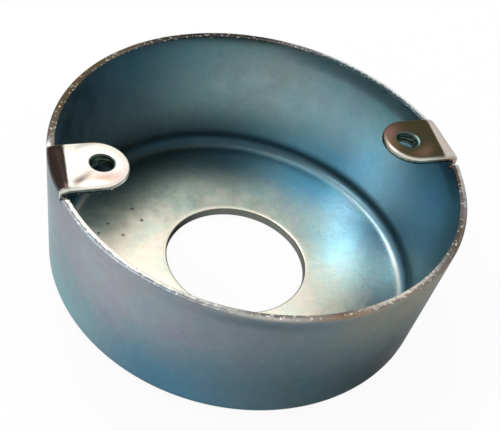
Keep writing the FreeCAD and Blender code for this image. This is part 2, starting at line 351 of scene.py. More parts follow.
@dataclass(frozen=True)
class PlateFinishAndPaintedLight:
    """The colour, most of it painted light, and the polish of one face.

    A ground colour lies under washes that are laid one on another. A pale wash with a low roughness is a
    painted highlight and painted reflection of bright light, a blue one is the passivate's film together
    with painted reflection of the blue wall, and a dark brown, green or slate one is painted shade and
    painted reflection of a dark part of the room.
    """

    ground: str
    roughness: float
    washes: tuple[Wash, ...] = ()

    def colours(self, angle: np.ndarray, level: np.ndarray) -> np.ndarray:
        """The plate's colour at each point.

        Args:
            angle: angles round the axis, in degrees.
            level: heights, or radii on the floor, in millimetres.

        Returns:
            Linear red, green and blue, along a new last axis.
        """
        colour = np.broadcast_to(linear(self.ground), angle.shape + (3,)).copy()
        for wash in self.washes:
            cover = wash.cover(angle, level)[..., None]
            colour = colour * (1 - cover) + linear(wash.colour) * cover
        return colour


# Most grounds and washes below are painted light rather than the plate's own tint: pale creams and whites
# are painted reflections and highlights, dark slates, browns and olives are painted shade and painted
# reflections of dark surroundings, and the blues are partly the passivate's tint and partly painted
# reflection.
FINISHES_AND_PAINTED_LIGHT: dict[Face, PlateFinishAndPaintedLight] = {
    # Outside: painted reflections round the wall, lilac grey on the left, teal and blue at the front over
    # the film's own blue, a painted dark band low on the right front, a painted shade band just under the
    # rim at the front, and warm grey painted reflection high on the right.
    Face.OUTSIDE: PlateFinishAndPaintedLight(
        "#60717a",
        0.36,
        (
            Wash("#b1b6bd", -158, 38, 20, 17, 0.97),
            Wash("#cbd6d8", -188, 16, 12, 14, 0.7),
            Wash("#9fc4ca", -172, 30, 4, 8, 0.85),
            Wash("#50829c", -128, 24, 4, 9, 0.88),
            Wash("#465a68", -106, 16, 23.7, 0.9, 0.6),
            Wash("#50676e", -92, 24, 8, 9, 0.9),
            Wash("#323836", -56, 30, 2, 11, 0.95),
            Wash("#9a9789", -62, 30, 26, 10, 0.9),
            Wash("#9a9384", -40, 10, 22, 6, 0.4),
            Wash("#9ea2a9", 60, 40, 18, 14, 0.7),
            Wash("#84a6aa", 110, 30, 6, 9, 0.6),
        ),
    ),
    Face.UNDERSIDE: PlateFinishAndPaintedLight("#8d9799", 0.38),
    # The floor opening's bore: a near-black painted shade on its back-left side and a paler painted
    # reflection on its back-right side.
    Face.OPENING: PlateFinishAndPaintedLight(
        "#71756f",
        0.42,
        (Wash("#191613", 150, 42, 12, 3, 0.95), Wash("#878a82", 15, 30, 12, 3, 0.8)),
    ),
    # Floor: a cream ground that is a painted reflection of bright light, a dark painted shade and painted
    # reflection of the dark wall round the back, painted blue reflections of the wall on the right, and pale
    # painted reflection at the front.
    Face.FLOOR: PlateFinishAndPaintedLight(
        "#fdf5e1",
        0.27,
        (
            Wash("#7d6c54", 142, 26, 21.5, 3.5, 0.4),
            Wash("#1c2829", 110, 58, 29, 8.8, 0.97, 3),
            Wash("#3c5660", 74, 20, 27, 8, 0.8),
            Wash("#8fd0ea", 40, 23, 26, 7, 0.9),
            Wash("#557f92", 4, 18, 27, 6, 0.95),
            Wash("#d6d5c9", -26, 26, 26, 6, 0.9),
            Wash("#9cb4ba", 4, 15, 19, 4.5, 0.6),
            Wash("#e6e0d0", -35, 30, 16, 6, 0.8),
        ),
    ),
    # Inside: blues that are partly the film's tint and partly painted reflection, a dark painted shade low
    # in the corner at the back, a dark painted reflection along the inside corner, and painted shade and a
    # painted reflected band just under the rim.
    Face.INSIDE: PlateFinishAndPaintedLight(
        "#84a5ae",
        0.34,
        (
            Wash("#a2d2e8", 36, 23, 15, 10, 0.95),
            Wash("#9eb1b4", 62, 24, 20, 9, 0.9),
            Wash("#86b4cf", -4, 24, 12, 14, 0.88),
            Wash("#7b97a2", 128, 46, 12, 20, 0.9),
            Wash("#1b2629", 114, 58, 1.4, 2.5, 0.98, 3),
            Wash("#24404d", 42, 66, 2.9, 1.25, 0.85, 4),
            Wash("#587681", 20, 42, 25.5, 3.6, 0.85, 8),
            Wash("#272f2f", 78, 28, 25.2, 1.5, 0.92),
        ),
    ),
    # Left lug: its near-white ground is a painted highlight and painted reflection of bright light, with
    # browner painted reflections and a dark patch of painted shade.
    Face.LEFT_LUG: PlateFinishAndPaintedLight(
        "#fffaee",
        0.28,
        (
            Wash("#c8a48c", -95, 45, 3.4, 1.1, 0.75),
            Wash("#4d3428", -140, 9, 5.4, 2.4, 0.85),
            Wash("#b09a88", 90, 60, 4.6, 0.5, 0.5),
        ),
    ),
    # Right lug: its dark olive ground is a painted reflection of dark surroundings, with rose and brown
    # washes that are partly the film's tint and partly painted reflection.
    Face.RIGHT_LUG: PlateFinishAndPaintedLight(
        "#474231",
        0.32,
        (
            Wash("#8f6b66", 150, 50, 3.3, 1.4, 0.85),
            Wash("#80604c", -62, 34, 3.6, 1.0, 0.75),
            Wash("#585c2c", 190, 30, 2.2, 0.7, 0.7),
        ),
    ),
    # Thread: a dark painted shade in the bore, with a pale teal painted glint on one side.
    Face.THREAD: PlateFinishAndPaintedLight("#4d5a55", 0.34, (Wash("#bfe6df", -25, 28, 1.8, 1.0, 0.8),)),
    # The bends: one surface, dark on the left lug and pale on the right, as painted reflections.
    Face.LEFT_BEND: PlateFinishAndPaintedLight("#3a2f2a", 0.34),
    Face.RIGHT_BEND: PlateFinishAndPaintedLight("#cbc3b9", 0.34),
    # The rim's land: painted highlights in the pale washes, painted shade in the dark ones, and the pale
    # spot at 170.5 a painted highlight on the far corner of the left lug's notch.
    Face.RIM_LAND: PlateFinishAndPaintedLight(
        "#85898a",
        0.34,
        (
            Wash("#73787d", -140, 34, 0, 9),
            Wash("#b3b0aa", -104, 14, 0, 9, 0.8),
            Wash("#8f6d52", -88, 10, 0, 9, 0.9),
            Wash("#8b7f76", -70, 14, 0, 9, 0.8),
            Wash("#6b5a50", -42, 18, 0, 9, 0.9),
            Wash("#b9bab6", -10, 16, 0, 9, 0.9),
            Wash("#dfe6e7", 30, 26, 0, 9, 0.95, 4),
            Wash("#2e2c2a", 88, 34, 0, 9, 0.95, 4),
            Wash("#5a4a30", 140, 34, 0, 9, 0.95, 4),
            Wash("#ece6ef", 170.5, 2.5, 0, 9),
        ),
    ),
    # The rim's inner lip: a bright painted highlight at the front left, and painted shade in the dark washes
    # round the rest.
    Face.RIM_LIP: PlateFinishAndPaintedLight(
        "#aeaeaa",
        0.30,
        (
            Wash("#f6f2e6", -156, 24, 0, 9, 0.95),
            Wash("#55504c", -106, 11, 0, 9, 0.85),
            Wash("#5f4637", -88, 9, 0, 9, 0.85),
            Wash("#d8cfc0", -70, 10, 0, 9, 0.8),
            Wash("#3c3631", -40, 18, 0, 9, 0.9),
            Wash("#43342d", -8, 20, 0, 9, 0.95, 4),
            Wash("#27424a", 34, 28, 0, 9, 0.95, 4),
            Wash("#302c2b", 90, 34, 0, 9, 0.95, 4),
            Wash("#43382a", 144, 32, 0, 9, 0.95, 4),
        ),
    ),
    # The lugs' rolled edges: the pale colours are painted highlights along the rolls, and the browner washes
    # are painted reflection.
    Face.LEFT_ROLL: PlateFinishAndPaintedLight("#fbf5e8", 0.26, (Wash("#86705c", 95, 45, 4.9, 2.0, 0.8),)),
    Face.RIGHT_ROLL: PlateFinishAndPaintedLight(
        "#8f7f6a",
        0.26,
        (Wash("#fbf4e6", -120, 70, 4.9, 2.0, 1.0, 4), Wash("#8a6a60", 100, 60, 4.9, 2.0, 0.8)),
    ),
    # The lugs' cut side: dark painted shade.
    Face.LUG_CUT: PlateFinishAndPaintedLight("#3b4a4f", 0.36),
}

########

From the first line of the data through the line with "of one face.", quote each line exactly and add nothing else.

**PROBLEM SOLUTION:**
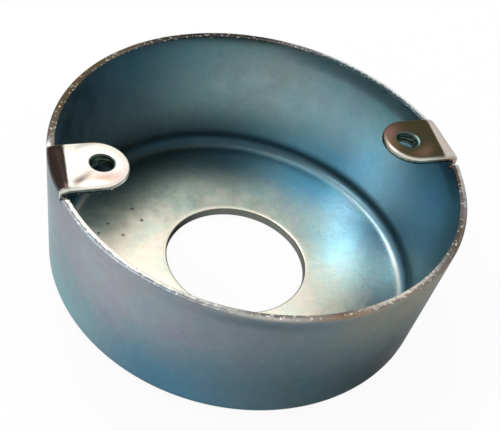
Keep writing the FreeCAD and Blender code for this image. This is part 2, starting at line 351 of scene.py. More parts follow.
@dataclass(frozen=True)
class PlateFinishAndPaintedLight:
    """The colour, most of it painted light, and the polish of one face.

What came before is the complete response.